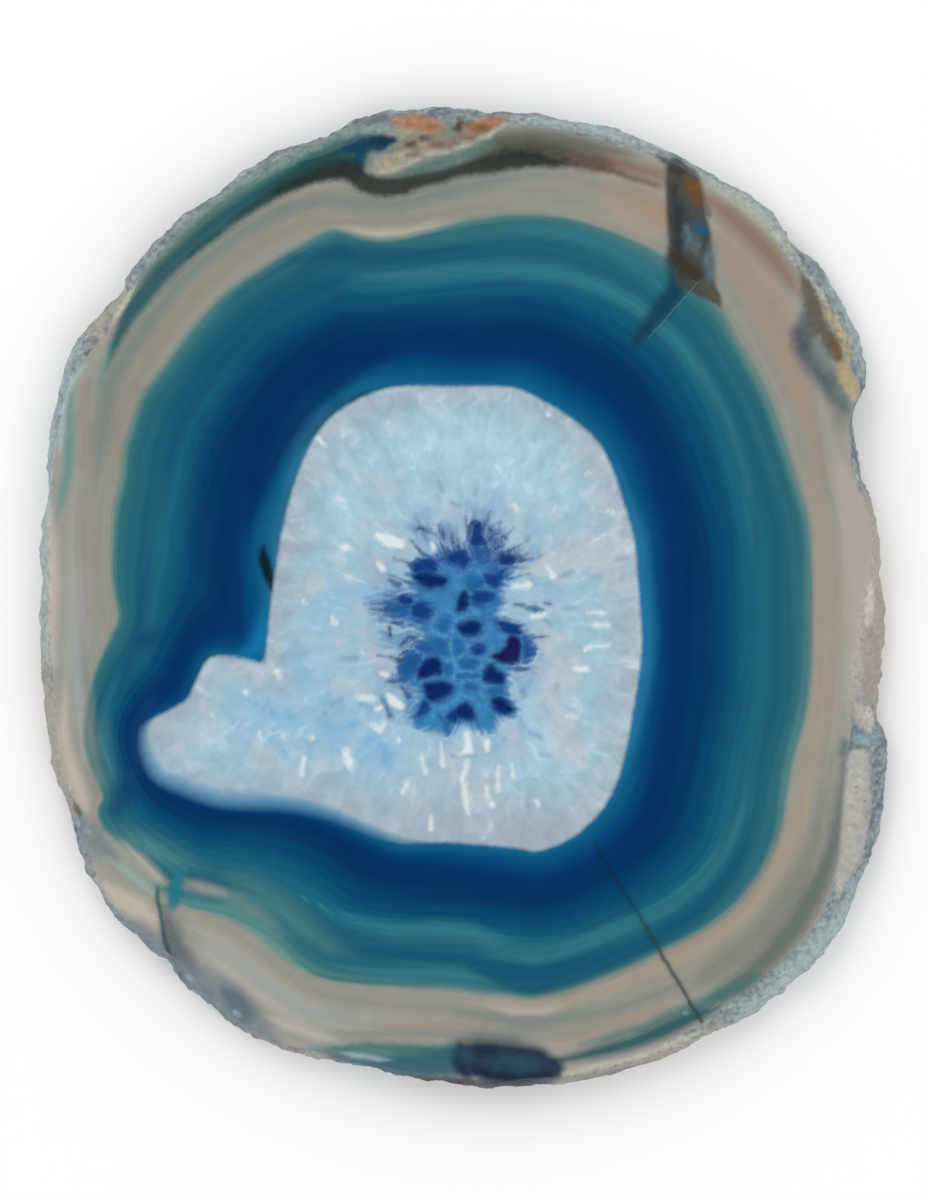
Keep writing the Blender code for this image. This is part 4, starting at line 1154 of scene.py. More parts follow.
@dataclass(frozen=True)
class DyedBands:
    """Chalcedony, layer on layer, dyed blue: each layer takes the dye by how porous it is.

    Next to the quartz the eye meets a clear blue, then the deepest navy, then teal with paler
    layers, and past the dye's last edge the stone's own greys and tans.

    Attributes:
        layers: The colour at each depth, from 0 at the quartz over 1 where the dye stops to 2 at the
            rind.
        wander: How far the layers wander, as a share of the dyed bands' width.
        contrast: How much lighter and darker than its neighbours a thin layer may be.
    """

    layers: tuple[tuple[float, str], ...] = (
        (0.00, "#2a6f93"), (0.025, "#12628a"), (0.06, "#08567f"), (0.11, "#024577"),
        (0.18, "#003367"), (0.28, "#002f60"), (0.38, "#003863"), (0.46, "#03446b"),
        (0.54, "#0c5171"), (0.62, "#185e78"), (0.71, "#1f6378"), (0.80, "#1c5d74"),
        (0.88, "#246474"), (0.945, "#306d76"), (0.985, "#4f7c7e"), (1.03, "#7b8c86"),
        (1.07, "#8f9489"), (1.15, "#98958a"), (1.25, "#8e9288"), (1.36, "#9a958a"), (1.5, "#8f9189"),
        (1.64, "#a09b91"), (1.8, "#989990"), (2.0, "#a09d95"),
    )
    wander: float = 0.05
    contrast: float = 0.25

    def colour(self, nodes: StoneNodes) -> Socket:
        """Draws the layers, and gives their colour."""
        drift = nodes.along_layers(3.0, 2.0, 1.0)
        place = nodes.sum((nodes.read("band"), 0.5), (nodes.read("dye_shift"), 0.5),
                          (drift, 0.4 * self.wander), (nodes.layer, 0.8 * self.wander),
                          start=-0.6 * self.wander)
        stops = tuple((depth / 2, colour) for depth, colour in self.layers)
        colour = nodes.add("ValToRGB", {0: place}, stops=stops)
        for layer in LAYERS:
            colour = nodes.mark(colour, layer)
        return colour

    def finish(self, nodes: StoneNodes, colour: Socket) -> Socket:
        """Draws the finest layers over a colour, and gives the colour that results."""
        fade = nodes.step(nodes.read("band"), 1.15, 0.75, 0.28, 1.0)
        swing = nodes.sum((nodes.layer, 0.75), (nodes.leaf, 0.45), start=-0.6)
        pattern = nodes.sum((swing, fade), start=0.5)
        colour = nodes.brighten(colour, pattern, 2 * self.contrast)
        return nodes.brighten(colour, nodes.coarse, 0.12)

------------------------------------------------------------

● Task objective: Restate, word for word and with nothing added, the lines from the first line of the listing through the one where "layers, and past" stands.

● Task solution:
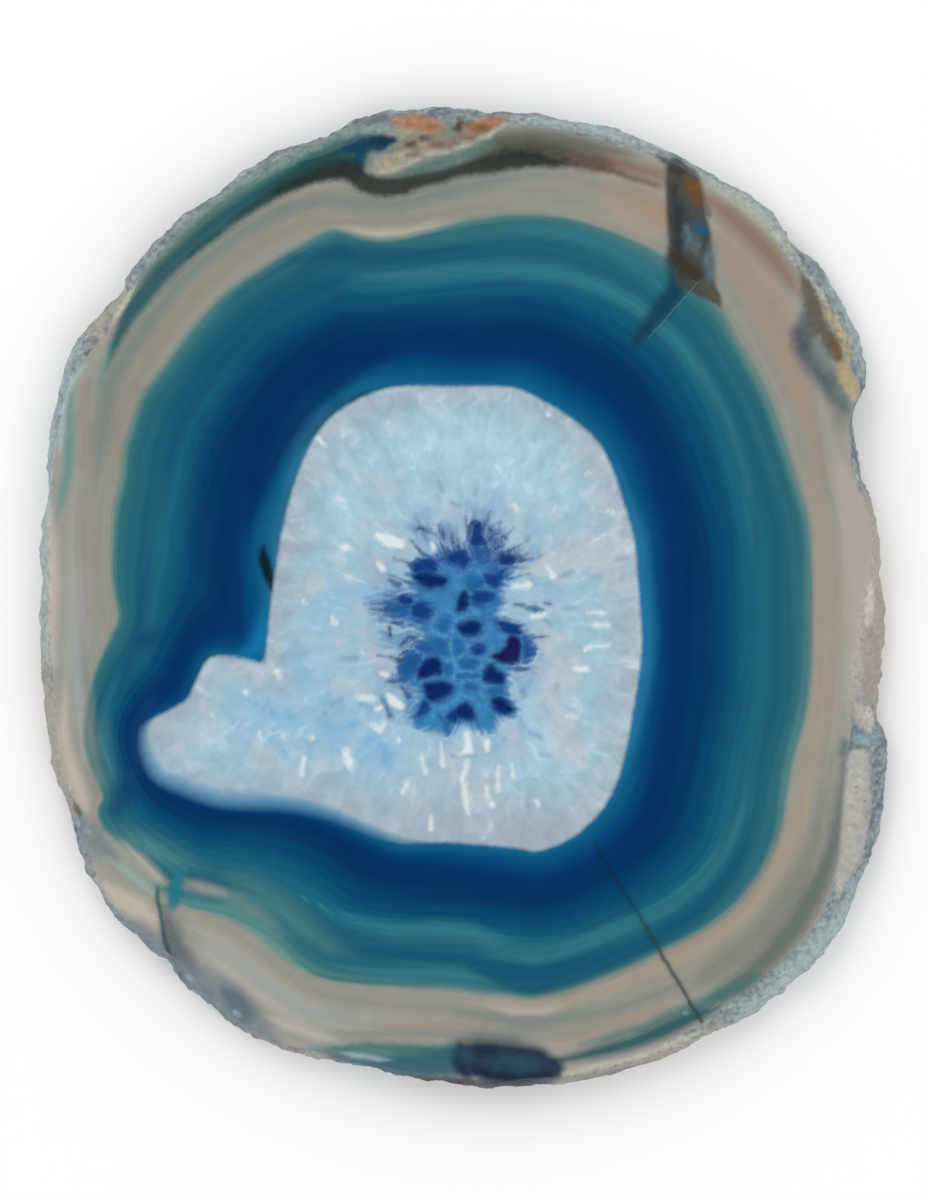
Keep writing the Blender code for this image. This is part 4, starting at line 1154 of scene.py. More parts follow.
@dataclass(frozen=True)
class DyedBands:
    """Chalcedony, layer on layer, dyed blue: each layer takes the dye by how porous it is.

    Next to the quartz the eye meets a clear blue, then the deepest navy, then teal with paler
    layers, and past the dye's last edge the stone's own greys and tans.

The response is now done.